The contention of the petitioner that there was only refusal of employment and that there was no action of termination of services of the workman is patently erroneous. Mere jugglery of words of "refusal" and "termination" cannot be a ground to interfere in the award. The Court is of the opinion that the consistent stand of the workman was that the employer refused to give work and that he continuously came to the premises asking for work, which was refused by the employer. Such action of the management in refusing to give work amounts to termination of the services. Consequently, the reference made by the State Government with regard to the alleged termination was perfectly correct.

In the light of the aforesaid, the award of the Labour Court directing reinstatement does not suffer from any manifest error of law and to that extent the award is sustained.

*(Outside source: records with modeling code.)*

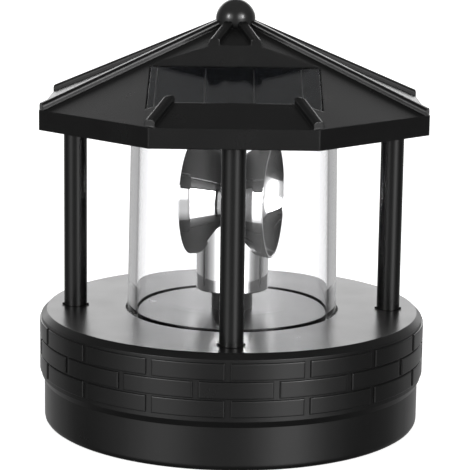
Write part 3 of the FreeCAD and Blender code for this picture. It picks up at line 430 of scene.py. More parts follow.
class Finish(Enum):
    """Every finish of the object, by the record's slot."""

    black_shell = Moulded("black_shell", grey(0.0065), 0.29)
    black_cover = Moulded("black_cover", grey(0.0100), 0.36)
    black_roof = Moulded("black_roof", grey(0.0052), 0.26, edge=0.0005)
    black_post = Moulded("black_post", grey(0.0068), 0.24)
    black_ball = Moulded("black_ball", grey(0.0190), 0.20)
    black_spindle = Moulded("black_spindle", grey(0.0068), 0.30)
    knob_black = Moulded("knob_black", grey(0.0070), 0.38)
    cell_sleeve = Moulded("cell_sleeve", (0.10, 0.22, 0.08), 0.30)
    contact_metal = Metal("contact_metal", (0.78, 0.76, 0.72), 0.22)
    board_green = Moulded("board_green", (0.012, 0.095, 0.035), 0.38)
    component_black = Moulded("component_black", grey(0.0080), 0.45)
    motor_steel = Metal("motor_steel", grey(0.62), 0.28)
    shaft_steel = Metal("shaft_steel", grey(0.70), 0.14)
    screw_steel = Metal("screw_steel", grey(0.58), 0.26)
    screw_black = Metal("screw_black", grey(0.045), 0.36)
    bush_nylon = Moulded("bush_nylon", grey(0.0080), 0.40)
    gear_nylon = Moulded("gear_nylon", (0.76, 0.75, 0.71), 0.42)
    pinion_brass = Metal("pinion_brass", (0.78, 0.57, 0.24), 0.22)
    lamp_clear = Clear("lamp_clear")
    chrome_plating = Metal("chrome_plating", grey(0.93), 0.04, 0.000001, 120.0)
    clear_tube = Clear("clear_tube", (0.965, 0.965, 0.972), index=1.30)
    cell_board = Moulded("cell_board", (0.0070, 0.0080, 0.0105), 0.20)
    panel_resin = Clear("panel_resin", (0.97, 0.98, 0.98), 0.03, index=1.25)
    cell_silver = Metal("cell_silver", grey(0.30), 0.35)


class Paints:
    """The made materials, one for each finish."""

    def __init__(self) -> None:
        """Makes every material."""
        self.made = {finish: finish.value.make() for finish in Finish}

    def dress_frame(self, frame: dict) -> None:
        """Puts the finishes on the CAD nodes' own material slots.

        Args:
            frame: What the frame loader returned.
        """
        slots = {piece["node"]: piece["material_slot"] for piece in frame["record"]["subparts"]}
        for name, node in frame["nodes"].items():
            for place in node.material_slots:
                place.link = "OBJECT"
                place.material = self.made[Finish[slots[name]]]


# ---------------------------------------------------------------- shapes


@dataclass
class Shape:
    """Points in millimetres and the faces between them.

    Attributes:
        points: Array of points, one row each.
        faces: Rows of point numbers.
    """

    points: np.ndarray
    faces: list[list[int]]

    def moved(self, across: float = 0.0, along: float = 0.0, up: float = 0.0) -> "Shape":
        """Gives the shape shifted across, along and up, which are X, Y and Z."""
        return Shape(self.points + (across, along, up), self.faces)

    def spun(self, degrees: float, axis: str = "Z") -> "Shape":
        """Gives the shape turned by that many degrees about an axis through the origin."""
        turn = np.array(Matrix.Rotation(math.radians(degrees), 3, axis))
        return Shape(self.points @ turn.T, self.faces)

    def lying(self) -> "Shape":
        """Gives the shape with its upright axis laid along X."""
        return Shape(self.points[:, [2, 0, 1]], self.faces)

    def with_(self, other: "Shape") -> "Shape":
        """Gives this shape and the other as one."""
        shift = len(self.points)
        faces = self.faces + [[number + shift for number in face] for face in other.faces]
        return Shape(np.vstack([self.points, other.points]), faces)


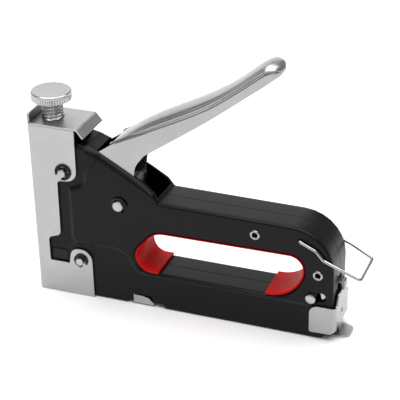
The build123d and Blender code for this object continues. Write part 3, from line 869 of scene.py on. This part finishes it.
def rear_cap():
    """The magazine's end plate, its side ears and the web down to the tongue."""
    rear, fold_r, outer = 172.8, 1.8, 12.4
    half_flat = outer - fold_r
    ear_reach = rear - 158.2
    back = half_flat + fold_r * pi / 2 - fold_r
    half = [
        (0, 1.3, 0),
        (3.0, 1.3, 0.6),
        (3.0, 7.0, 1.0),
        (outer - 1.6, 7.0, 1.5),
        (back + 3.0, 4.4, 1.5),
        (back + ear_reach, 4.0, 1.4),
        (back + ear_reach, 20.2, 4.5),
        (back + 3.4, 20.2, 2.0),
        (9.6, 20.2, 1.2),
        (8.0, 22.8, 1.5),
        (6.0, 26.2, 2.0),
        (0, 26.2, 0),
    ]
    path = smooth_path([Vector(p[:2]) for p in half], [p[2] for p in half], closed=False)
    folds = fold_lines(half_flat, fold_r, 0, 30)
    flat, faces = fill(mirrored(path), [ring(0, 13.4, 1.45, 24)], (), folds)
    points = []
    for u, z in flat:
        x, y = fold(u, half_flat, fold_r, outer)
        points.append((rear - x, y, z))
    piece(
        "rear_cap", points, faces, "lever_chrome", "magazine", "nickel_plate", thick=1.1, edge=0.22
    )


nose_cover()
top_plate()
rear_cap()


# ---- Handle --------------------------------------------------------------------------

tip_start, tip_end, tip_power = 130.5, 140.4, 2.8  # a higher power gives a squarer tip
lever_half, dome_half = 9.0, 9.9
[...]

However, the Court finds that the workman is not responding before this Court. This Court finds that by an interim order, the Court directed the petitioner to pay a sum of Rs.3500/- to the workman, which the petitioner has done. The order of termination is of the year 1986. The award is of the year 1992 and the interim order was passed on 25.8.1993. More than 20 years have elapsed and it is not known as to what is the status of the workman.

Considering the aforesaid facts, the Court is of the opinion, that reinstatement as on date is not justifiable and, consequently, the award of the Labour Court is modified to the extent that in the event the workman is still alive and applies before the employer, he would be given a sum of Rs.15,000/- in lieu of reinstatement.

The writ petition is accordingly disposed of.